Problem — Write the listing out again, all of it, word for word.
- - -
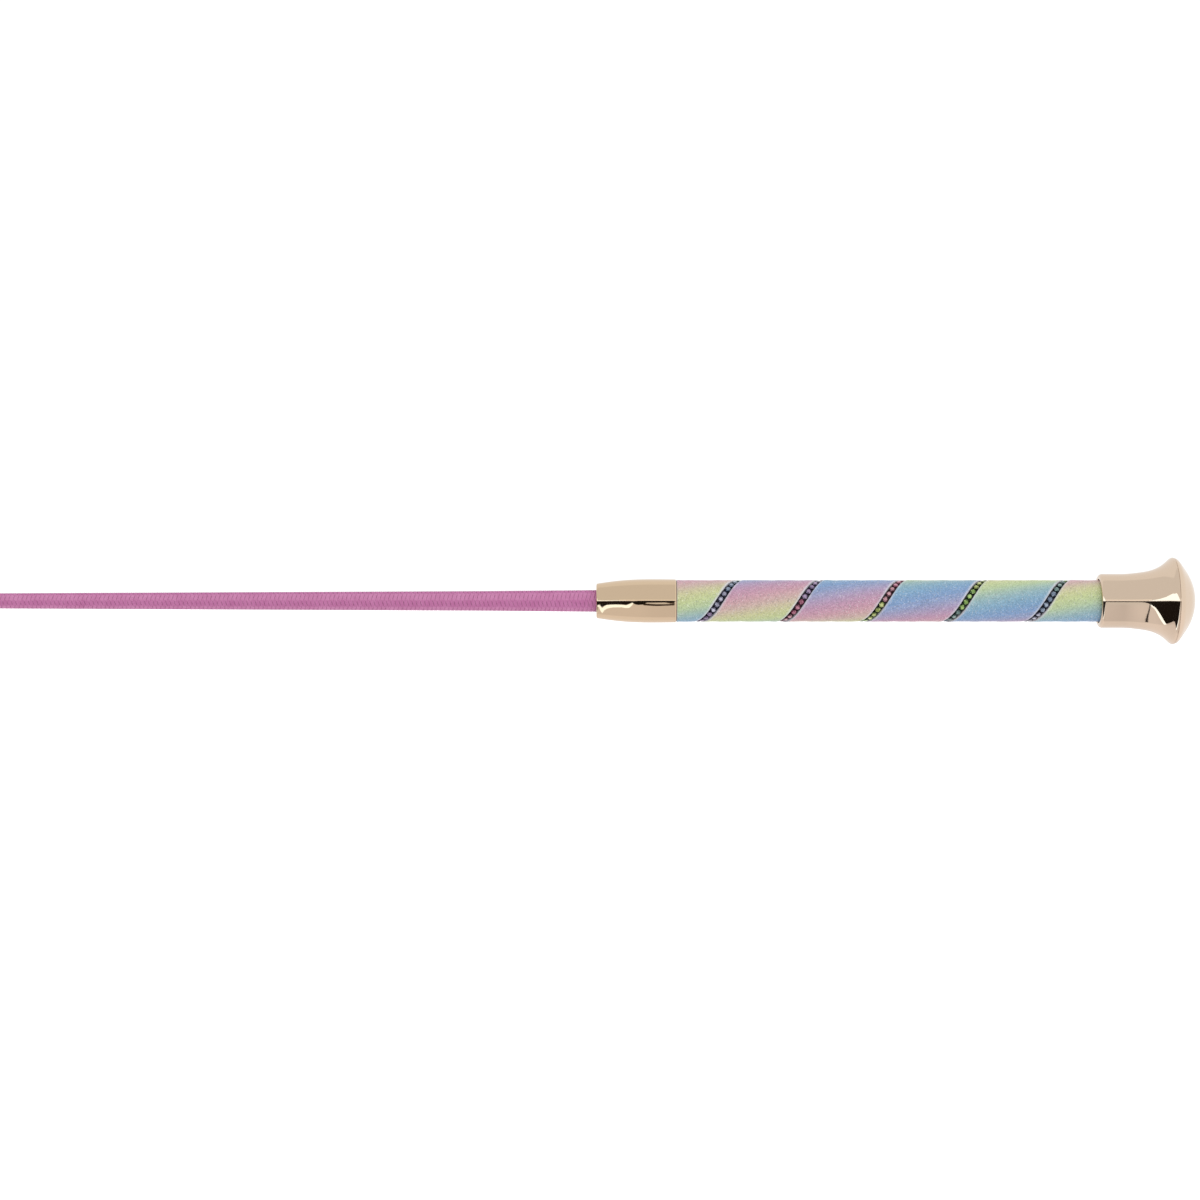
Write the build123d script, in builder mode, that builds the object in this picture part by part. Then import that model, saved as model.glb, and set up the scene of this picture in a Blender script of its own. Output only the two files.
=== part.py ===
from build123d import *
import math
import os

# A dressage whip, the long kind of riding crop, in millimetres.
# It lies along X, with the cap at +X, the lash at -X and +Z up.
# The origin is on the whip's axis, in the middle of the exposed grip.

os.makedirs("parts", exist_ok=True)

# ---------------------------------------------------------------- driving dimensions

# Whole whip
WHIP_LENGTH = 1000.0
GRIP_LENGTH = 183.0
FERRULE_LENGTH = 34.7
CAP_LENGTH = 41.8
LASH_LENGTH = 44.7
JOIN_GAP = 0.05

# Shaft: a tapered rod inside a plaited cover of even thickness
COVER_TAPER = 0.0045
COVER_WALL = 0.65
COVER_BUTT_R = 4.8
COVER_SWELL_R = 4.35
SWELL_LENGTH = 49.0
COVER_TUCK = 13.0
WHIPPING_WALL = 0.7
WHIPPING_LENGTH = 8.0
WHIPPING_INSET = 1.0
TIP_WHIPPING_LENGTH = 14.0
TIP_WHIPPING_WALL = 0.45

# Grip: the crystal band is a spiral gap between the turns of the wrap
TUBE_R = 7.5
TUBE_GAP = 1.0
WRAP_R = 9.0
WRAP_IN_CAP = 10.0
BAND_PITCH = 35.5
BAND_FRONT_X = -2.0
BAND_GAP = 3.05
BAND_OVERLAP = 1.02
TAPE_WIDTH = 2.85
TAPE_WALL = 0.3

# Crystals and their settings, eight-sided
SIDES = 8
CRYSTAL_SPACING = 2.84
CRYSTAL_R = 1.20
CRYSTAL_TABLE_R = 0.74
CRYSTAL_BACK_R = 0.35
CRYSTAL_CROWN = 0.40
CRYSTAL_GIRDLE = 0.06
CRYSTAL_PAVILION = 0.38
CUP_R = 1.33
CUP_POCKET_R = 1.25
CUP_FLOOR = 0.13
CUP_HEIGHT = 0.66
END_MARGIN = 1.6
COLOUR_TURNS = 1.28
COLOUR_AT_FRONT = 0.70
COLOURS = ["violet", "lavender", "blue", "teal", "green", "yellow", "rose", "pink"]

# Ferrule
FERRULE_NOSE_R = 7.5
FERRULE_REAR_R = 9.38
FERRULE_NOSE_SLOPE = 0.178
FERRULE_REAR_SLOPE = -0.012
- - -
Reply —
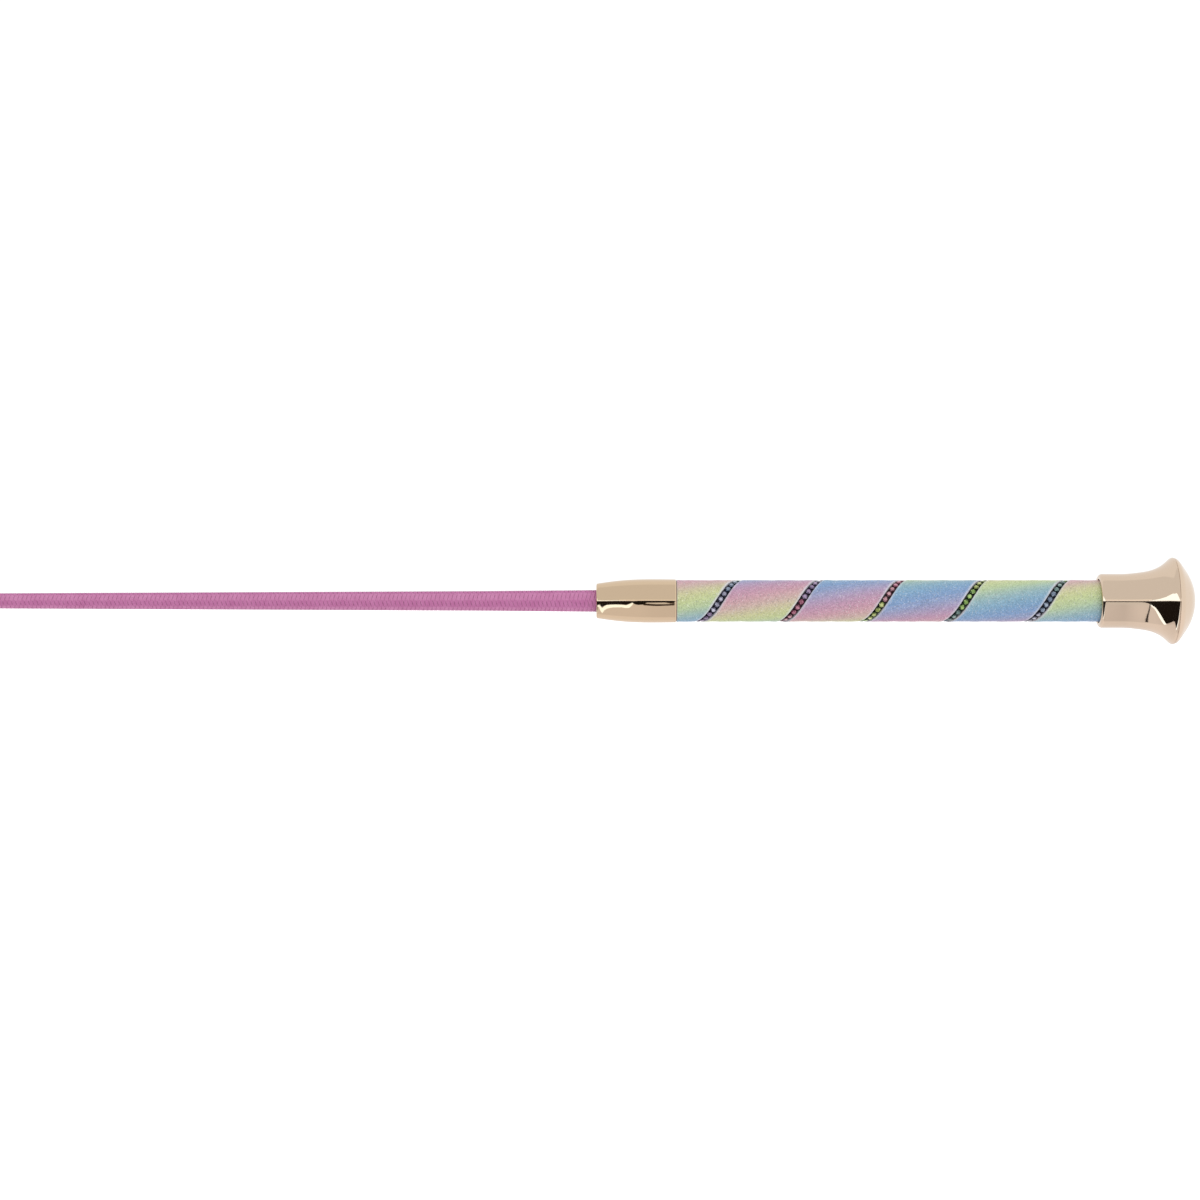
Write the build123d script, in builder mode, that builds the object in this picture part by part. Then import that model, saved as model.glb, and set up the scene of this picture in a Blender script of its own. Output only the two files.
=== part.py ===
from build123d import *
import math
import os

# A dressage whip, the long kind of riding crop, in millimetres.
# It lies along X, with the cap at +X, the lash at -X and +Z up.
# The origin is on the whip's axis, in the middle of the exposed grip.

os.makedirs("parts", exist_ok=True)

# ---------------------------------------------------------------- driving dimensions

# Whole whip
WHIP_LENGTH = 1000.0
GRIP_LENGTH = 183.0
FERRULE_LENGTH = 34.7
CAP_LENGTH = 41.8
LASH_LENGTH = 44.7
JOIN_GAP = 0.05

# Shaft: a tapered rod inside a plaited cover of even thickness
COVER_TAPER = 0.0045
COVER_WALL = 0.65
COVER_BUTT_R = 4.8
COVER_SWELL_R = 4.35
SWELL_LENGTH = 49.0
COVER_TUCK = 13.0
WHIPPING_WALL = 0.7
WHIPPING_LENGTH = 8.0
WHIPPING_INSET = 1.0
TIP_WHIPPING_LENGTH = 14.0
TIP_WHIPPING_WALL = 0.45

# Grip: the crystal band is a spiral gap between the turns of the wrap
TUBE_R = 7.5
TUBE_GAP = 1.0
WRAP_R = 9.0
WRAP_IN_CAP = 10.0
BAND_PITCH = 35.5
BAND_FRONT_X = -2.0
BAND_GAP = 3.05
BAND_OVERLAP = 1.02
TAPE_WIDTH = 2.85
TAPE_WALL = 0.3

# Crystals and their settings, eight-sided
SIDES = 8
CRYSTAL_SPACING = 2.84
CRYSTAL_R = 1.20
CRYSTAL_TABLE_R = 0.74
CRYSTAL_BACK_R = 0.35
CRYSTAL_CROWN = 0.40
CRYSTAL_GIRDLE = 0.06
CRYSTAL_PAVILION = 0.38
CUP_R = 1.33
CUP_POCKET_R = 1.25
CUP_FLOOR = 0.13
CUP_HEIGHT = 0.66
END_MARGIN = 1.6
COLOUR_TURNS = 1.28
COLOUR_AT_FRONT = 0.70
COLOURS = ["violet", "lavender", "blue", "teal", "green", "yellow", "rose", "pink"]

# Ferrule
FERRULE_NOSE_R = 7.5
FERRULE_REAR_R = 9.38
FERRULE_NOSE_SLOPE = 0.178
FERRULE_REAR_SLOPE = -0.012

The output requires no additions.